Tuesday, 3 April 2012
The Emerging WebSocket Protocol
Simply put, WebSocket (RFC6455) is Raw Socket over HTTP (Web). It allows real-time (e.g. push) and bidirectional communication between the web client and the web application. Consider if you want to write a stock ticker application, instead of periodically polls the server for updates, you can use WebSocket to create an (almost) raw socket to the server and do whatever you want. WebSocket runs over HTTP, therefore, access control rules on existing firewalls will simply work without any modifications. And as of this writing, 3 out of 4 browsers installed on my laptop support WebSocket already (the only exception is IE).

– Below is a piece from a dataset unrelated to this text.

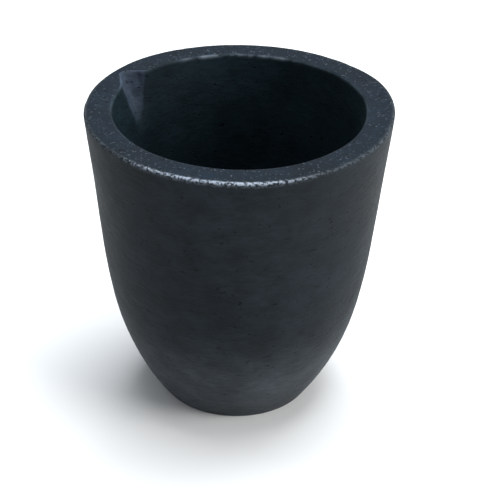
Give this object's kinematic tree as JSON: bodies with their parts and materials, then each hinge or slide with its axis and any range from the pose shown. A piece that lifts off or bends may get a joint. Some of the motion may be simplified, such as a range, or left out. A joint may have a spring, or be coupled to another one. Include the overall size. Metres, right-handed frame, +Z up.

WebSocket doesn't prescribe any particular way to handle authentication, you can authenticate using Session cookie when your first initiate your WebSocket over HTTP, or you can authenticate right after the WebSocket is established (similar to how you handle authentication in FTP). WebSocket supports cross domain communications by mandating the ORIGIN header (but is only available if the client is a browser). Web applications should check the ORIGIN header and refuse the connection if it is originated from an untrusted 3rd party website.
In 2010, Huang et al. reported a vulnerability that can trick a vulnerable proxy server to incorrectly redirect WebSocket connections from a Java Applet or a Flash to arbitrary host (IP hijacking) and hence allowing unauthorized cross domain connections, or can poison the proxy server cache (Cache Poisoning). After that, WebSocket adopted Huang's recommendation and requires XOR on packet payloads with a random key to avoid proxy servers that don't understand WebSocket to incorrectly pick up counterfeit HTTP requests embedded in the raw socket.
The current WebSocket protocol represents a low-level communication channel only, the protocol merely defines how to switch an existing HTTP connection into a low level socket connection without much other add-on features. Furthermore, the protocol itself is not stable and server side API is not standardized yet (Java will support WebSocket in Servlet 3.1). However, with the growing demand on real-time and bidirectional communications in Web 2.0 era, I can foresee many frameworks will build around it and make it a more secure and useable protocol in the future.